JSON records of objects:
• • • •
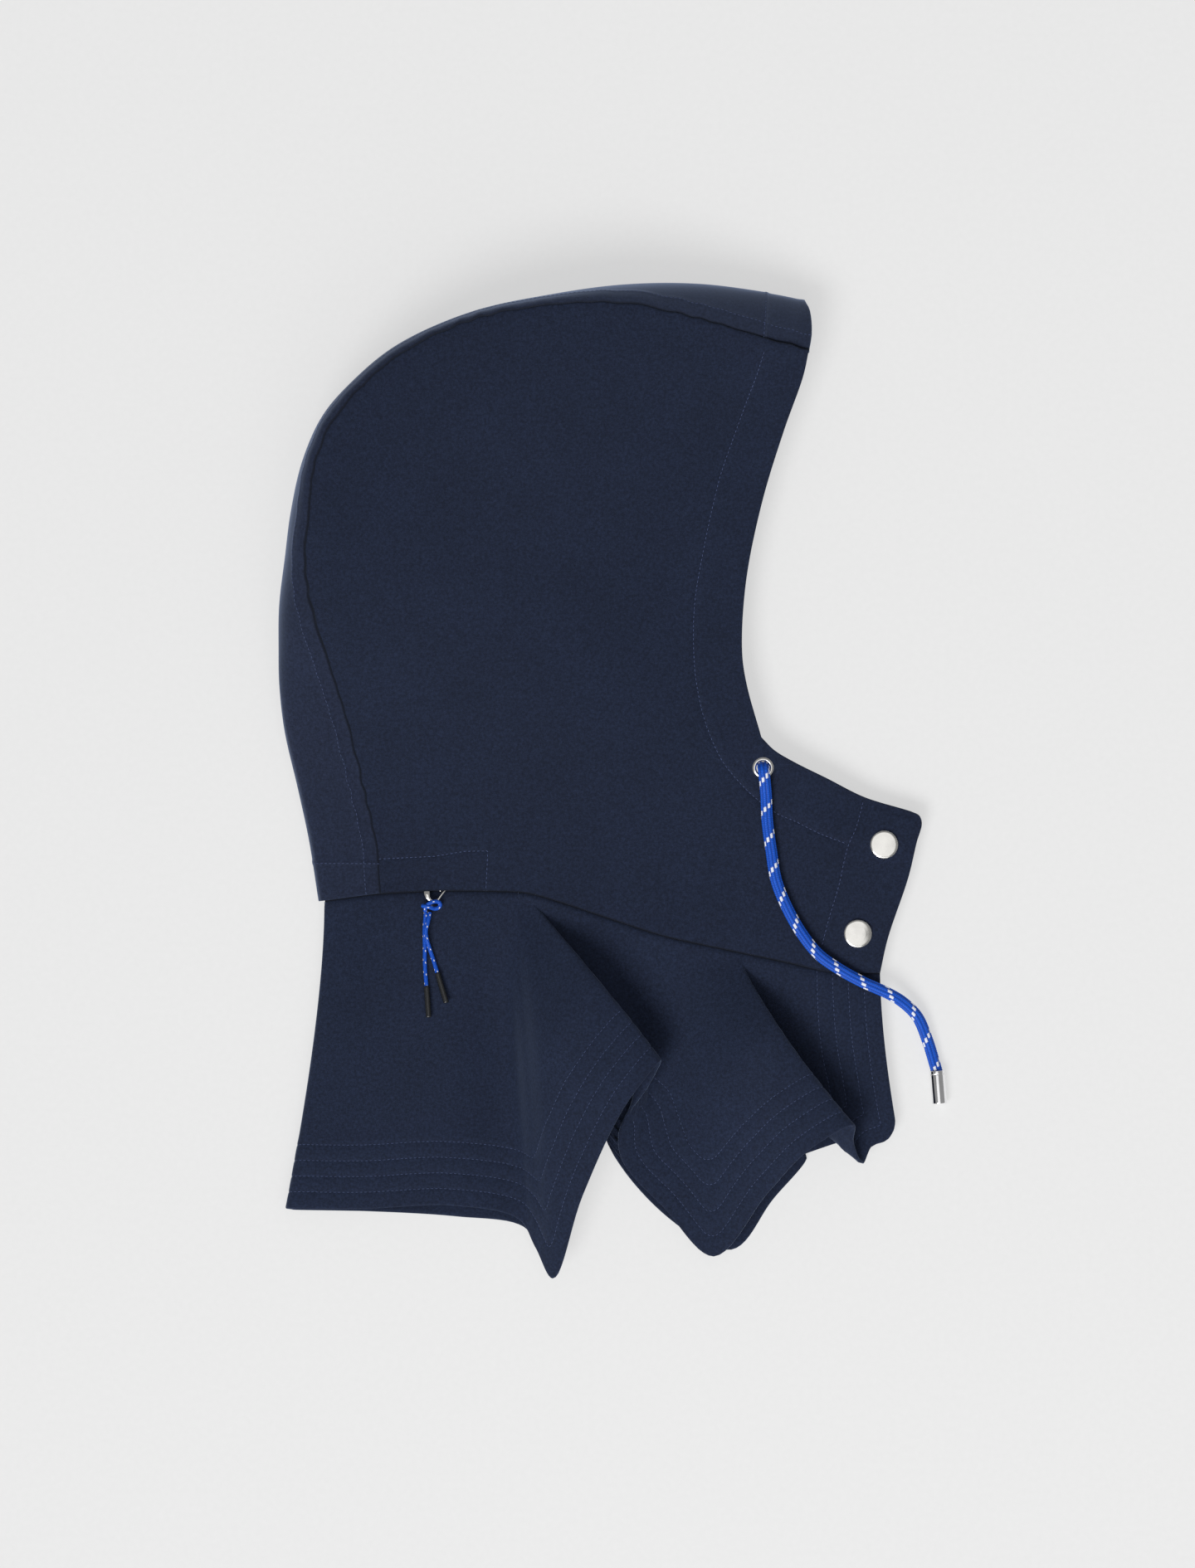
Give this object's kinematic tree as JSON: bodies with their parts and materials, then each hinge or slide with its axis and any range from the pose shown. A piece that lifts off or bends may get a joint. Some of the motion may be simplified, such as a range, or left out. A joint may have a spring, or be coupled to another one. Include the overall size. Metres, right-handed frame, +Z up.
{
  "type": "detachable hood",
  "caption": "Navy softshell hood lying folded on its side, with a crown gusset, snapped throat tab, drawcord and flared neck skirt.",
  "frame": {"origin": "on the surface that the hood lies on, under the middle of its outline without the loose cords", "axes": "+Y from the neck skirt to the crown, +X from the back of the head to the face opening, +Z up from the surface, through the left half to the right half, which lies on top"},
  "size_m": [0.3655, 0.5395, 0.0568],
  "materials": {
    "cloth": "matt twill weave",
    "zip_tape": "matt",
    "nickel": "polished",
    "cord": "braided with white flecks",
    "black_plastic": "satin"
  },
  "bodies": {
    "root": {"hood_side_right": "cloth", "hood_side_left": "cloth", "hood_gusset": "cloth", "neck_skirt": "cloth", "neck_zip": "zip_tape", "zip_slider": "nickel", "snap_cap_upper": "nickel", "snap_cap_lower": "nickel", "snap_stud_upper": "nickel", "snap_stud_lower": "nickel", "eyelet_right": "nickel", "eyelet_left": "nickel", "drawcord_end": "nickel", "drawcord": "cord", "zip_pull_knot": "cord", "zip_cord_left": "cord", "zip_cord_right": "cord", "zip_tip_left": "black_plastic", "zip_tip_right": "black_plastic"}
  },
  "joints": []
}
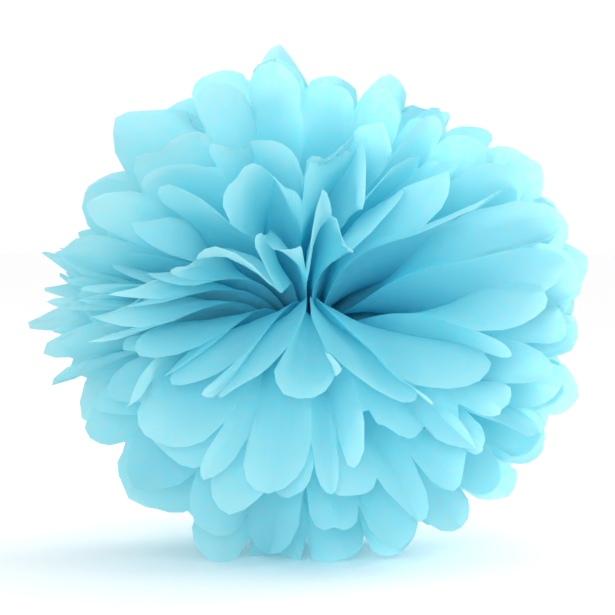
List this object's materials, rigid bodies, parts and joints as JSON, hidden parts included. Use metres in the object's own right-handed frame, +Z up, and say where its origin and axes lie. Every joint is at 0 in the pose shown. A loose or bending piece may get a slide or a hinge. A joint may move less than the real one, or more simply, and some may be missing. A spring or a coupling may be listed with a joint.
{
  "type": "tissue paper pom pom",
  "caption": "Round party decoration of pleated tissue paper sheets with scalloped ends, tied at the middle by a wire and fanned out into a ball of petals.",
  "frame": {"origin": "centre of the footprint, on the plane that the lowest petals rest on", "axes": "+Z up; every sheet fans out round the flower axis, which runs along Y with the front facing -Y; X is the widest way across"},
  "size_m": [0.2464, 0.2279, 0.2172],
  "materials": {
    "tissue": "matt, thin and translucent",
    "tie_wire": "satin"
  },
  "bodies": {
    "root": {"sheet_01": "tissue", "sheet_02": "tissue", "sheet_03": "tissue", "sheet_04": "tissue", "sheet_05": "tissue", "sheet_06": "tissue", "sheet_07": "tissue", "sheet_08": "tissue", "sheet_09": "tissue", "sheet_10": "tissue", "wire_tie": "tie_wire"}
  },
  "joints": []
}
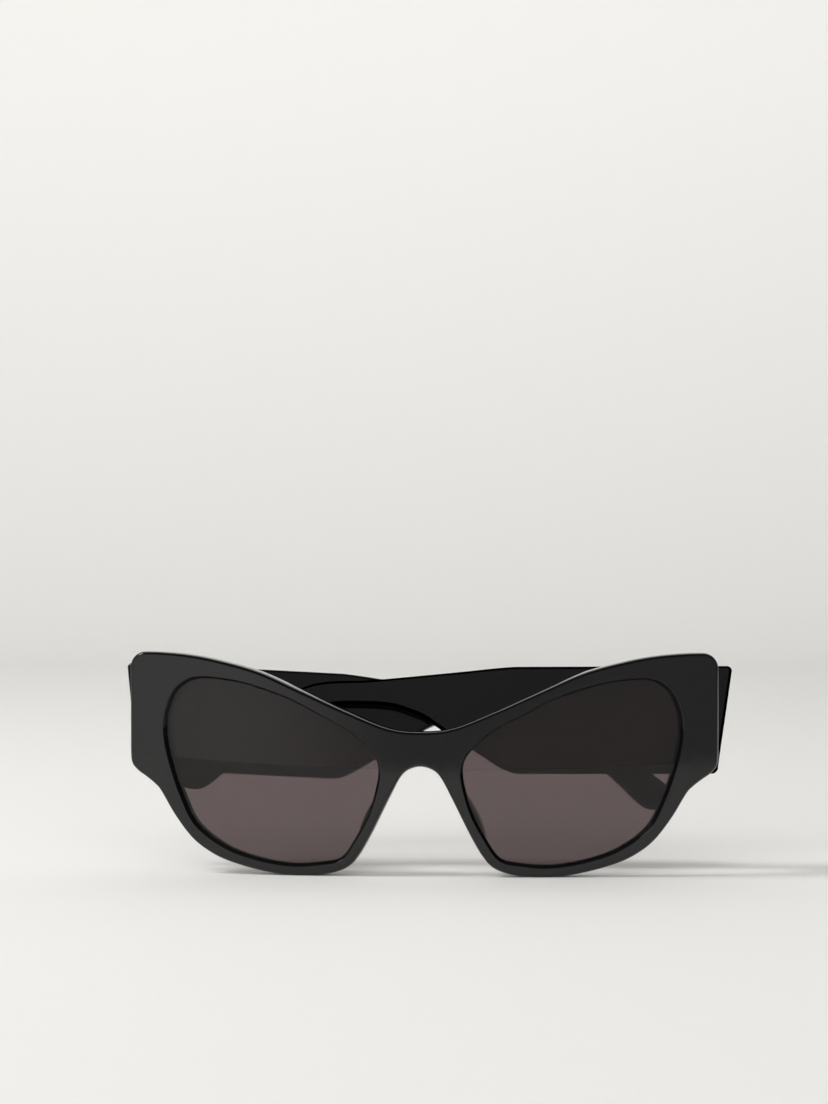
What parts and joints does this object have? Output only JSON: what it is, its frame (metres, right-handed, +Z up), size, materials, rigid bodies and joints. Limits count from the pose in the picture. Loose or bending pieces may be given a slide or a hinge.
• • • •
- _Task directions_: Your task is to repeat every entry exactly.

- _Result_:
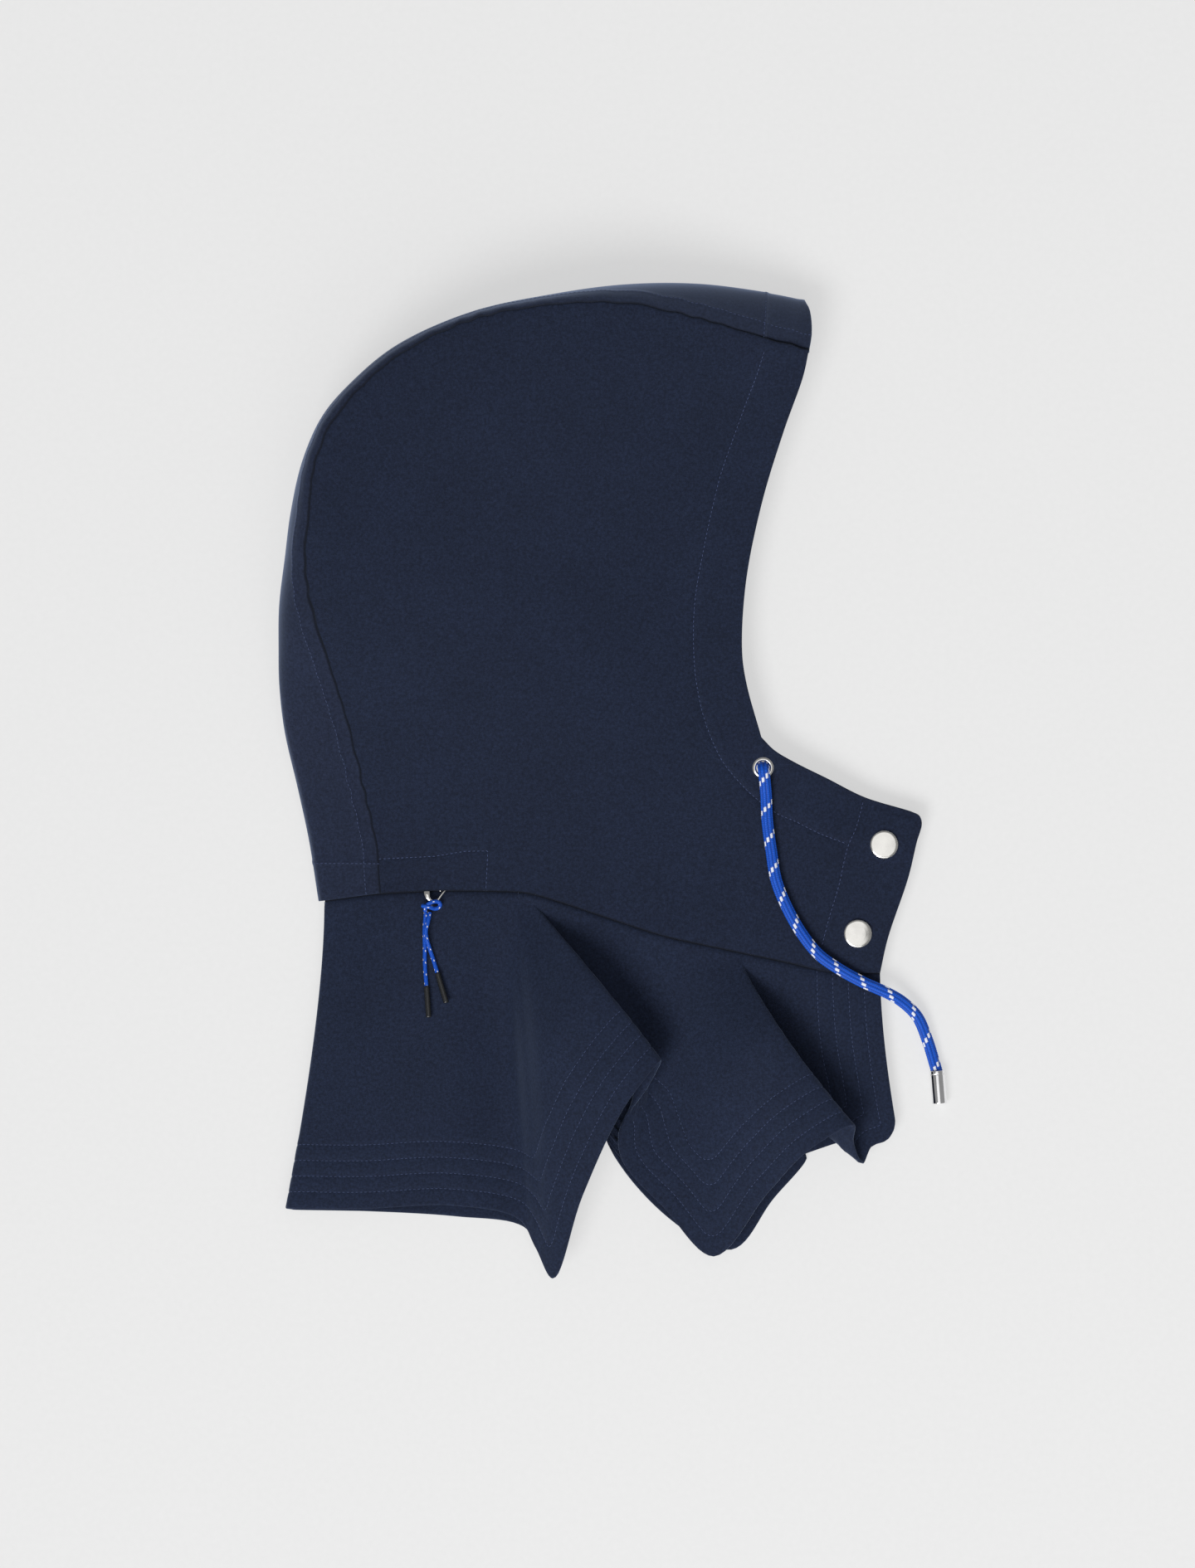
Give this object's kinematic tree as JSON: bodies with their parts and materials, then each hinge or slide with its axis and any range from the pose shown. A piece that lifts off or bends may get a joint. Some of the motion may be simplified, such as a range, or left out. A joint may have a spring, or be coupled to another one. Include the overall size. Metres, right-handed frame, +Z up.
{
  "type": "detachable hood",
  "caption": "Navy softshell hood lying folded on its side, with a crown gusset, snapped throat tab, drawcord and flared neck skirt.",
  "frame": {"origin": "on the surface that the hood lies on, under the middle of its outline without the loose cords", "axes": "+Y from the neck skirt to the crown, +X from the back of the head to the face opening, +Z up from the surface, through the left half to the right half, which lies on top"},
  "size_m": [0.3655, 0.5395, 0.0568],
  "materials": {
    "cloth": "matt twill weave",
    "zip_tape": "matt",
    "nickel": "polished",
    "cord": "braided with white flecks",
    "black_plastic": "satin"
  },
  "bodies": {
    "root": {"hood_side_right": "cloth", "hood_side_left": "cloth", "hood_gusset": "cloth", "neck_skirt": "cloth", "neck_zip": "zip_tape", "zip_slider": "nickel", "snap_cap_upper": "nickel", "snap_cap_lower": "nickel", "snap_stud_upper": "nickel", "snap_stud_lower": "nickel", "eyelet_right": "nickel", "eyelet_left": "nickel", "drawcord_end": "nickel", "drawcord": "cord", "zip_pull_knot": "cord", "zip_cord_left": "cord", "zip_cord_right": "cord", "zip_tip_left": "black_plastic", "zip_tip_right": "black_plastic"}
  },
  "joints": []
}
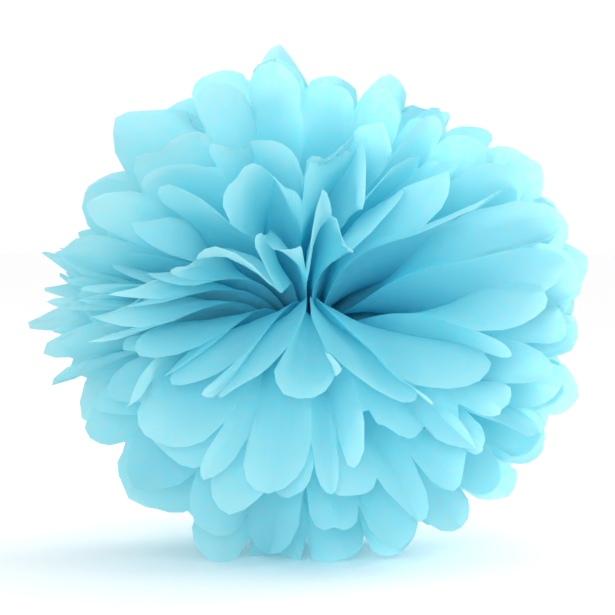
List this object's materials, rigid bodies, parts and joints as JSON, hidden parts included. Use metres in the object's own right-handed frame, +Z up, and say where its origin and axes lie. Every joint is at 0 in the pose shown. A loose or bending piece may get a slide or a hinge. A joint may move less than the real one, or more simply, and some may be missing. A spring or a coupling may be listed with a joint.
{
  "type": "tissue paper pom pom",
  "caption": "Round party decoration of pleated tissue paper sheets with scalloped ends, tied at the middle by a wire and fanned out into a ball of petals.",
  "frame": {"origin": "centre of the footprint, on the plane that the lowest petals rest on", "axes": "+Z up; every sheet fans out round the flower axis, which runs along Y with the front facing -Y; X is the widest way across"},
  "size_m": [0.2464, 0.2279, 0.2172],
  "materials": {
    "tissue": "matt, thin and translucent",
    "tie_wire": "satin"
  },
  "bodies": {
    "root": {"sheet_01": "tissue", "sheet_02": "tissue", "sheet_03": "tissue", "sheet_04": "tissue", "sheet_05": "tissue", "sheet_06": "tissue", "sheet_07": "tissue", "sheet_08": "tissue", "sheet_09": "tissue", "sheet_10": "tissue", "wire_tie": "tie_wire"}
  },
  "joints": []
}
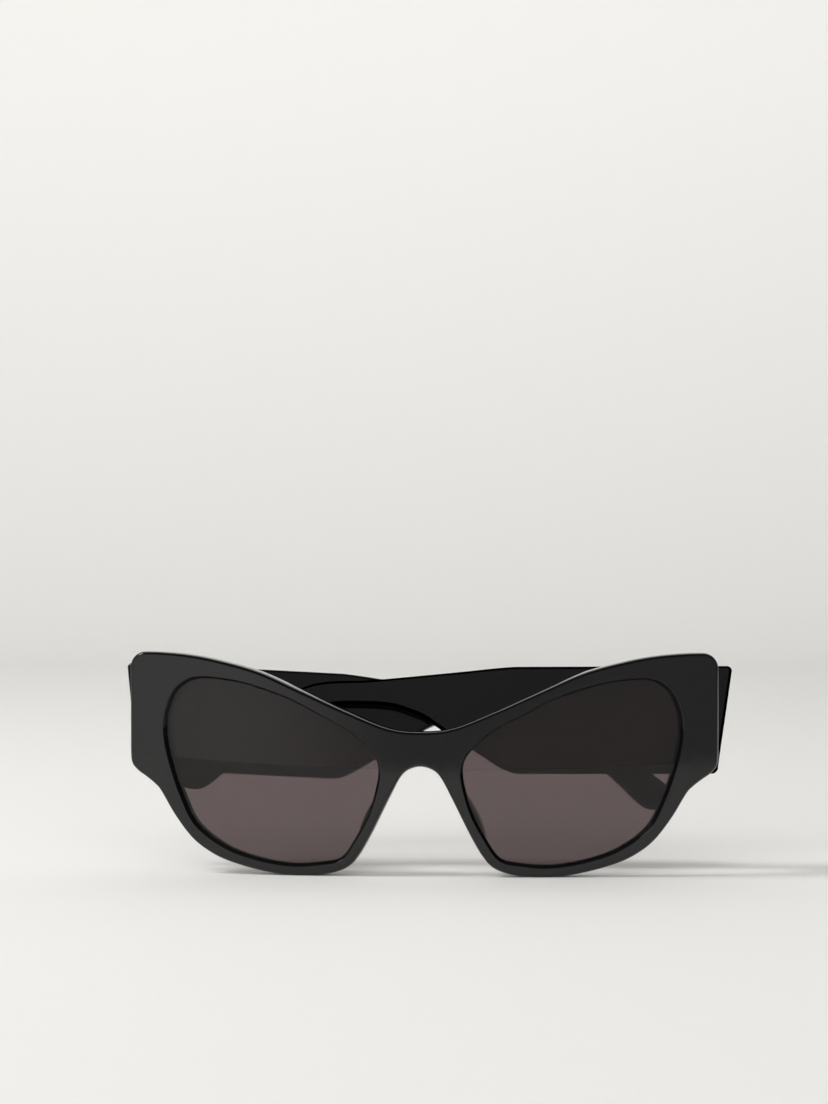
What parts and joints does this object have? Output only JSON: what it is, its frame (metres, right-handed, +Z up), size, materials, rigid bodies and joints. Limits count from the pose in the picture. Loose or bending pieces may be given a slide or a hinge.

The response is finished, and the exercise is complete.